Justin looked at me after John was gone. He let out a long breath.

“God, I love the Marine Corps,” he said in a drill instructor voice. I was bothered by it all, but I didn’t have any answers.

“Well, how’s Petty Officer Ponder’s case going?” Justin asked. “Did his CO ask him to come in and have a chat?” I chuckled slightly. Suddenly an idea came to me.

“Hey, you know what. I’ve got a bunch of anthrax info from Sonnie Bates’s attorney that I’m supposed to look through. Why don’t you have one of your guys submit an Individual Military Counsel request for me?
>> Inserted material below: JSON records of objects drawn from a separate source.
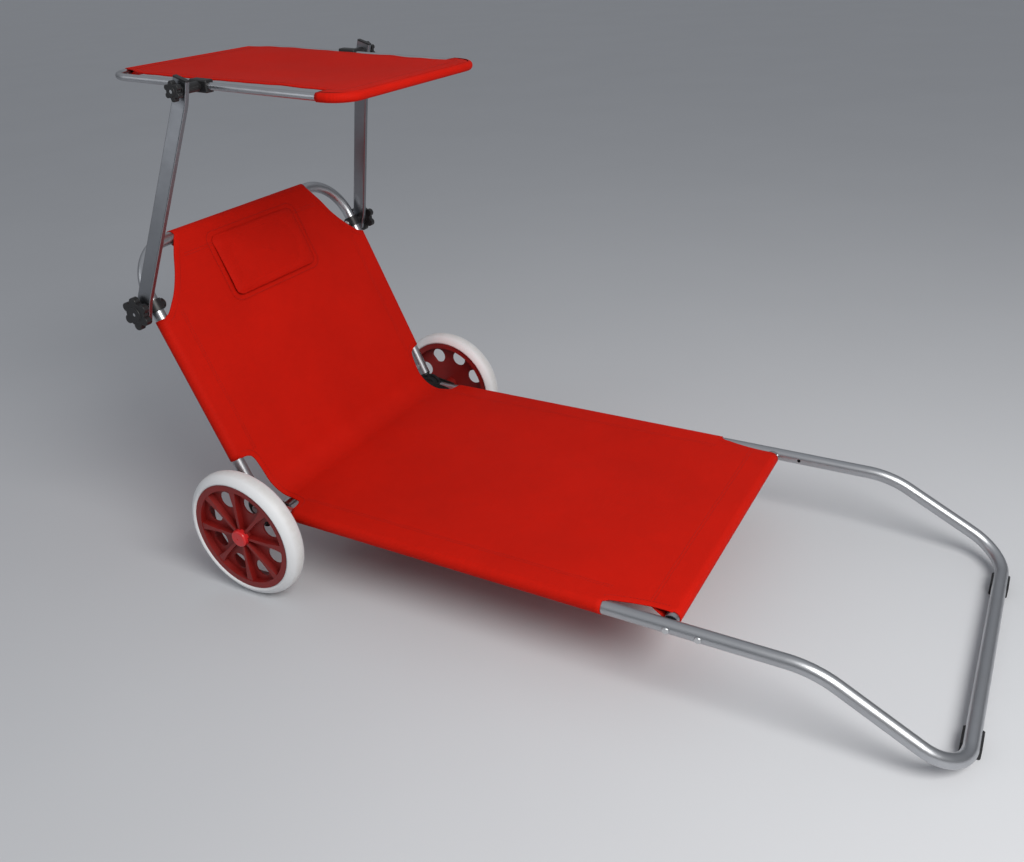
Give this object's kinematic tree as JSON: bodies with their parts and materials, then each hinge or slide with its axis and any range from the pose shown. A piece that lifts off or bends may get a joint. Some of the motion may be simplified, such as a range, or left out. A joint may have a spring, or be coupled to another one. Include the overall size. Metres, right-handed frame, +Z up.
{
  "type": "beach cart",
  "caption": "Folding beach lounger that pulls as a cart: tube frame with sling seat, reclining back, tilting canopy on two arms, wheels at the hip and a bent pull handle.",
  "frame": {"origin": "on the ground, under the middle of the overall length and width", "axes": "+X towards the foot and pull handle, +Y to the sitter's left, +Z up"},
  "size_m": [1.4644, 0.728, 0.8812],
  "materials": {
    "aluminium_tube": "satin drawn tube",
    "zinc_steel": "zinc plated",
    "bracket_steel": "dull grey plated",
    "black_plastic": "moulded, fine grain",
    "red_hub_plastic": "moulded",
    "cap_plastic": "moulded, glossy",
    "white_tyre": "matt white, foamed",
    "red_canvas": "tight plain weave"
  },
  "bodies": {
    "frame": {"seat_rail_left": "aluminium_tube", "seat_rail_right": "aluminium_tube", "seat_knuckle_left": "black_plastic", "seat_knuckle_right": "black_plastic", "outer_bracket_left": "bracket_steel", "outer_bracket_right": "bracket_steel", "inner_bracket_left": "bracket_steel", "inner_bracket_right": "bracket_steel", "foot_pad_left": "black_plastic", "foot_pad_right": "black_plastic", "handle_tube": "aluminium_tube", "handle_spigots": "aluminium_tube", "seat_crossbar": "aluminium_tube", "crossbar_plugs": "black_plastic", "crossbar_screws": "zinc_steel", "handle_screws": "zinc_steel", "foot_pad_screws": "zinc_steel", "hip_bolts": "zinc_steel", "hip_nuts": "zinc_steel", "bracket_rivets": "zinc_steel", "axle": "zinc_steel", "axle_spreader": "zinc_steel", "axle_spacers": "black_plastic", "axle_washers": "zinc_steel", "axle_clips": "zinc_steel", "seat_sling": "red_canvas"},
    "backrest": {"back_knuckle_left": "black_plastic", "back_knuckle_right": "black_plastic", "canopy_collar_left": "black_plastic", "canopy_collar_right": "black_plastic", "backrest_tube": "aluminium_tube", "back_rivets": "zinc_steel", "collar_bolts": "zinc_steel", "backrest_sling": "red_canvas", "head_pillow": "red_canvas"},
    "canopy_arms": {"canopy_arm_left": "aluminium_tube", "canopy_arm_right": "aluminium_tube", "arm_caps": "black_plastic", "arm_washers": "black_plastic"},
    "canopy": {"canopy_clamp_left": "black_plastic", "canopy_clamp_right": "black_plastic", "canopy_front_tube": "aluminium_tube", "canopy_rear_tube": "aluminium_tube", "canopy_bolts": "zinc_steel", "canopy_sheet": "red_canvas"},
    "wheel_left": {"tyre_left": "white_tyre", "wheel_hub_left": "red_hub_plastic", "hub_cap_left": "cap_plastic"},
    "low_knob_left": {"low_knob_left": "black_plastic"},
    "top_knob_left": {"top_knob_left": "black_plastic"},
    "wheel_right": {"tyre_right": "white_tyre", "wheel_hub_right": "red_hub_plastic", "hub_cap_right": "cap_plastic"},
    "low_knob_right": {"low_knob_right": "black_plastic"},
    "top_knob_right": {"top_knob_right": "black_plastic"}
  },
  "joints": [
    {"name": "backrest_recline", "type": "hinge", "parent": "frame", "child": "backrest", "pos_m": [-0.47142, 0, 0.1425], "axis": [0, 1, 0], "range_deg": [-66, 54]},
    {"name": "canopy_swing", "type": "hinge", "parent": "backrest", "child": "canopy_arms", "pos_m": [-0.63331, 0, 0.50609], "axis": [0, 1, 0], "range_deg": [-40, 60]},
    {"name": "canopy_tilt", "type": "hinge", "parent": "canopy_arms", "child": "canopy", "pos_m": [-0.5131, 0, 0.85919], "axis": [0, 1, 0], "range_deg": [-75, 75]},
    {"name": "wheel_left_spin", "type": "hinge", "parent": "frame", "child": "wheel_left", "pos_m": [-0.45643, 0, 0.1225], "axis": [0, 1, 0], "continuous": true},
    {"name": "wheel_right_spin", "type": "hinge", "parent": "frame", "child": "wheel_right", "pos_m": [-0.45643, 0, 0.1225], "axis": [0, 1, 0], "continuous": true},
    {"name": "low_knob_left_turn", "type": "hinge", "parent": "canopy_arms", "child": "low_knob_left", "pos_m": [-0.63331, 0, 0.50609], "axis": [0, 1, 0], "continuous": true},
    {"name": "top_knob_left_turn", "type": "hinge", "parent": "canopy_arms", "child": "top_knob_left", "pos_m": [-0.5131, 0, 0.85919], "axis": [0, 1, 0], "continuous": true},
    {"name": "low_knob_right_turn", "type": "hinge", "parent": "canopy_arms", "child": "low_knob_right", "pos_m": [-0.63331, 0, 0.50609], "axis": [0, 1, 0], "continuous": true},
    {"name": "top_knob_right_turn", "type": "hinge", "parent": "canopy_arms", "child": "top_knob_right", "pos_m": [-0.5131, 0, 0.85919], "axis": [0, 1, 0], "continuous": true}
  ]
}
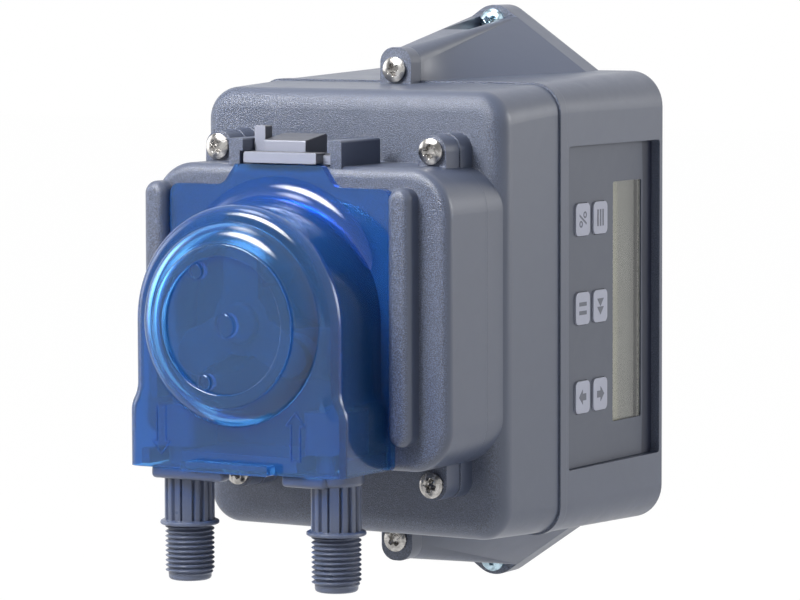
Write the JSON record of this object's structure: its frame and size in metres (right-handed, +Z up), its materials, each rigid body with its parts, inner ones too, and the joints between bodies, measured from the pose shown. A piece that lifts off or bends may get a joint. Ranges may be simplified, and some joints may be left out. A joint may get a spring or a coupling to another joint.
{
  "type": "peristaltic metering pump",
  "caption": "Wall-hung peristaltic metering pump: grey casing with mounting ears, side display and keys, blue cover over a roller head, threaded hose connectors.",
  "frame": {"origin": "centre of the casing's back on the wall plane, midway between the two wall screw holes", "axes": "+X right seen from the front, +Y into the wall, +Z up"},
  "size_m": [0.0998, 0.1458, 0.164],
  "materials": {
    "casing_grey": "fine grained moulding, satin",
    "head_grey": "fine grained moulding, satin",
    "cover_blue": "clear blue tinted, polished",
    "connector_grey": "smooth, semi-gloss",
    "latch_black": "smooth, semi-gloss",
    "screw_steel": "bright nickel plated",
    "film_grey": "printed film, glossy",
    "key_grey": "printed key, satin",
    "lcd_glass": "clear window",
    "lcd_module": "display face",
    "rubber_black": "matt",
    "tube_rubber": "matt elastomer",
    "steel": "machined",
    "brass": "machined",
    "nylon_white": "satin",
    "rotor_plastic": "satin",
    "motor_steel": "zinc plated",
    "board_green": "solder mask",
    "part_black": "moulded",
    "terminal_green": "moulded"
  },
  "bodies": {
    "pump_body": {"cable_grommet": "rubber_black", "capacitors": "part_black", "casing_gasket": "rubber_black", "casing_screws": "screw_steel", "control_board": "board_green", "control_film": "film_grey", "display_module": "lcd_module", "display_window": "lcd_glass", "front_bush": "brass", "front_casing": "casing_grey", "gearbox_front_plate": "steel", "gearbox_rear_plate": "steel", "gearbox_screws": "screw_steel", "gearbox_spacers": "steel", "head_housing": "head_grey", "head_screws": "screw_steel", "hose_connector_left": "connector_grey", "hose_connector_right": "connector_grey", "idler_pin": "steel", "key_switches": "part_black", "motor_can": "motor_steel", "motor_end_cap": "part_black", "power_board": "board_green", "pump_tube": "tube_rubber", "rear_bush": "brass", "rear_casing": "casing_grey", "shaft_seal": "rubber_black", "terminal_block": "terminal_green", "transformer": "motor_steel"},
    "rotor": {"output_shaft": "steel", "output_gear": "brass", "rotor_frame": "rotor_plastic", "rotor_front_plate": "rotor_plastic", "roller_pins": "steel", "rotor_cap": "rotor_plastic"},
    "roller_1": {"roller_1": "nylon_white"},
    "roller_2": {"roller_2": "nylon_white"},
    "roller_3": {"roller_3": "nylon_white"},
    "idler": {"idler_gear": "nylon_white"},
    "motor_rotor": {"motor_shaft": "steel", "motor_pinion": "brass"},
    "cover": {"pump_cover": "cover_blue"},
    "latch": {"cover_latch": "latch_black"},
    "key_1": {"key_1": "key_grey"},
    "key_2": {"key_2": "key_grey"},
    "key_3": {"key_3": "key_grey"},
    "key_4": {"key_4": "key_grey"},
    "key_5": {"key_5": "key_grey"},
    "key_6": {"key_6": "key_grey"}
  },
  "joints": [
    {"name": "rotor_spin", "type": "hinge", "parent": "pump_body", "child": "rotor", "pos_m": [-0.0042, -0.126, 0.0004], "axis": [0, 1, 0], "continuous": true},
    {"name": "roller_1_spin", "type": "hinge", "parent": "rotor", "child": "roller_1", "pos_m": [-0.0042, -0.126, 0.017], "axis": [0, 1, 0], "continuous": true},
    {"name": "roller_2_spin", "type": "hinge", "parent": "rotor", "child": "roller_2", "pos_m": [-0.01858, -0.126, -0.0079], "axis": [0, 1, 0], "continuous": true},
    {"name": "roller_3_spin", "type": "hinge", "parent": "rotor", "child": "roller_3", "pos_m": [0.01018, -0.126, -0.0079], "axis": [0, 1, 0], "continuous": true},
    {"name": "idler_spin", "type": "hinge", "parent": "pump_body", "child": "idler", "pos_m": [-0.0042, -0.075, 0.0244], "axis": [0, 1, 0], "continuous": true},
    {"name": "motor_spin", "type": "hinge", "parent": "pump_body", "child": "motor_rotor", "pos_m": [-0.02221, -0.072, 0.014], "axis": [0, 1, 0], "continuous": true},
    {"name": "cover_pull", "type": "slide", "parent": "pump_body", "child": "cover", "axis": [0, -1, 0], "range_m": [0, 0.035]},
    {"name": "latch_slide", "type": "slide", "parent": "pump_body", "child": "latch", "axis": [0, 1, 0], "range_m": [0, 0.0045]},
    {"name": "key_1_press", "type": "slide", "parent": "pump_body", "child": "key_1", "axis": [-1, 0, 0], "range_m": [0, 0.00035], "stiffness_N_per_m": 1500},
    {"name": "key_2_press", "type": "slide", "parent": "pump_body", "child": "key_2", "axis": [-1, 0, 0], "range_m": [0, 0.00035], "stiffness_N_per_m": 1500},
    {"name": "key_3_press", "type": "slide", "parent": "pump_body", "child": "key_3", "axis": [-1, 0, 0], "range_m": [0, 0.00035], "stiffness_N_per_m": 1500},
    {"name": "key_4_press", "type": "slide", "parent": "pump_body", "child": "key_4", "axis": [-1, 0, 0], "range_m": [0, 0.00035], "stiffness_N_per_m": 1500},
    {"name": "key_5_press", "type": "slide", "parent": "pump_body", "child": "key_5", "axis": [-1, 0, 0], "range_m": [0, 0.00035], "stiffness_N_per_m": 1500},
    {"name": "key_6_press", "type": "slide", "parent": "pump_body", "child": "key_6", "axis": [-1, 0, 0], "range_m": [0, 0.00035], "stiffness_N_per_m": 1500}
  ],
  "couplings": [
    {"joint": "roller_1_spin", "follows": "rotor_spin", "ratio": -3.4058},
    {"joint": "roller_2_spin", "follows": "rotor_spin", "ratio": -3.4058},
    {"joint": "roller_3_spin", "follows": "rotor_spin", "ratio": -3.4058},
    {"joint": "idler_spin", "follows": "rotor_spin", "ratio": -4},
    {"joint": "motor_spin", "follows": "rotor_spin", "ratio": 13.333}
  ]
}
Then, we can put our heads together on one case and use what we do there on the other two cases individually?” Justin nodded.

“Sure. Is any of the information helpful?”

“Yeah, it looks pretty good, but I’m not going to get my hopes up yet. I have to figure out what an ‘investigational drug’ is and research this statute, but it worked for Sonnie Bates, so… maybe it’ll work for our guys.”

“Sure it will,” Justin deadpanned. This time I couldn’t tell if he was being sarcastic or earnest.